Someday soon, perhaps, men will also know the joys of setting a daily timer to pop their birth control pill.

Researchers from the Dana-Farber Cancer Institute and Baylor College of Medicine say they've found a compound that allows them to temporarily sap the strength of a mouse's sperm. They described the compound JQ1 in a paper appearing Thursday in the journal Cell.

"Our findings demonstrate that, when given to rodents, this compound produces a rapid and reversible decrease in sperm count and mobility with profound effects on fertility," Dana-Farber researcher and senior author James Bradner said in a statement Thursday.

JQ1 works by throwing a wrench in the sperm's development by inhibiting a protein called BRDT. The compound was initially developed to block a cancer-causing gene, but researchers became interested in exploring its contraceptive potential when other studies showed that mice lacking BRDT, JQ1's target, were infertile.

When the researchers treated mice with JQ1, they produced less sperm, and any sperm they did produce were more sluggish. Once the mice were taken off JQ1, normal sperm production resumed.
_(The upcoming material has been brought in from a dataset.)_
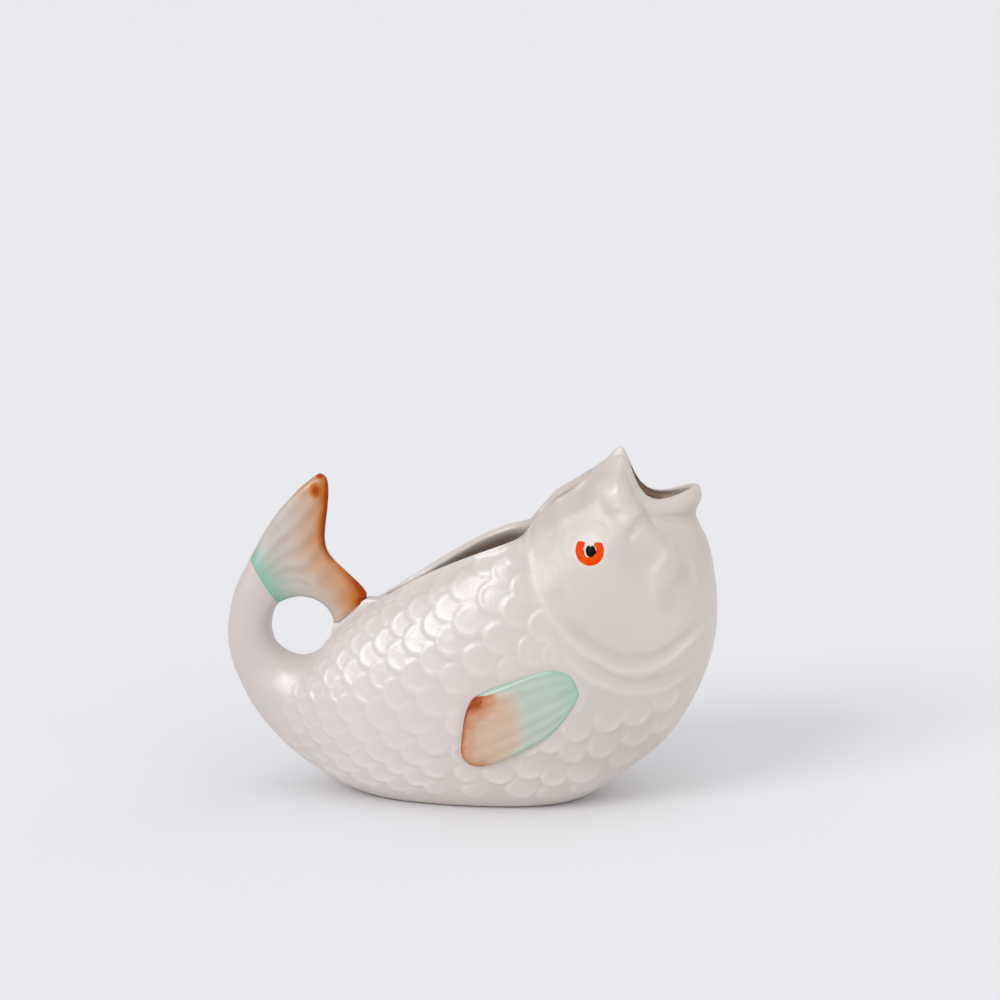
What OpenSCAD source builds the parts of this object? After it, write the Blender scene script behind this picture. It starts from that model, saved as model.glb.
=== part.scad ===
// Fish-shaped pouring jug in glazed earthenware.
// The head points along +X with the mouth turned up, the tail curls over into a finger ring.
// The origin is under the middle of the jug, on the surface that its flat foot stands on.

/* [Body] */
// Length of the jug, from the back of the tail ring to the throat
body_length = 200; // [175:1:225]
// Height of the jug, from the foot to the peak of the brow
body_height = 146.5; // [130:0.5:160]
// Width of the jug across the gills
body_width = 80; // [68:1:92]
// Thickness of the cast wall
wall = 3; // [2.2:0.1:3.6]
// How far the belly is ground away to make the flat foot
foot_cut = 6.5; // [5.5:0.1:7.5]
// Softening of the edge of the foot
foot_round = 1.6; // [1:0.1:2.2]

/* [Openings] */
// Width of the open back where it is widest
slot_width = 39; // [32:1:44]
// Height of the steep collar under the rim of the open back
collar = 8; // [6:0.5:10]
// Width of the mouth between its corners
mouth_width = 21.6; // [19:0.2:24]
// How far the corners of the mouth drop below the line from brow to lip
mouth_drop = 11.5; // [9:0.5:13]

/* [Tail] */
// Width of the round hole for the finger
finger_hole_width = 25.4; // [23:0.2:27]
// Depth of the tail stem, measured outward from the finger hole
stem_depth = 17.9; // [15.5:0.1:20]
// Thickness of the tail stem from side to side
stem_width = 17.6; // [15.6:0.2:20]
// Thickness of the fluke blade
fluke_thick = 8; // [6.5:0.1:9.5]
// Thickness of the rounded edge of the fluke
fluke_edge = 3; // [2:0.1:4]
// Height of the tip of the upper lobe above the middle of the finger hole
fluke_rise = 64; // [58:0.5:69]
// Reach of the lower lobe in front of the middle of the finger hole
fluke_reach = 26.6; // [25:0.1:28]
// Depth of the grooves between the rays of the fluke
fluke_groove = 0.5; // [0.2:0.1:0.8]
// Thickness of the slip pad that fixes the lower lobe to the back
pad_thick = 3.2; // [2.4:0.1:4]

/* [Fins] */
// Length of a side fin
fin_length = 54; // [46:0.5:58]
// Width of a side fin at its free end
fin_width = 29.5; // [25:0.5:32]
// How far the free end of a side fin stands out from the flank
fin_proud = 3.4; // [2.4:0.1:4.4]
// How far the root of a side fin stands out from the flank
fin_root = 0.8; // [0.6:0.1:1.4]
// Depth of the grooves between the rays of a side fin
fin_groove = 0.4; // [0.2:0.1:0.5]

/* [Eyes] */
// Diameter of the eye
eye_width = 17; // [15.4:0.2:18.4]
// How far the eye bulges from the cheek
eye_bulge = 1.4; // [1:0.1:2]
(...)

The drug did not affect the mating behavior or testosterone production of the treated mice, and offspring conceived after the drug was used were healthy, according to the paper.

Because the proteins targeted by JQ1 are fairly similar in mice and men, "we envision that our discoveries can be completely translated to men, providing a novel and efficacious strategy for a male contraceptive," the authors wrote.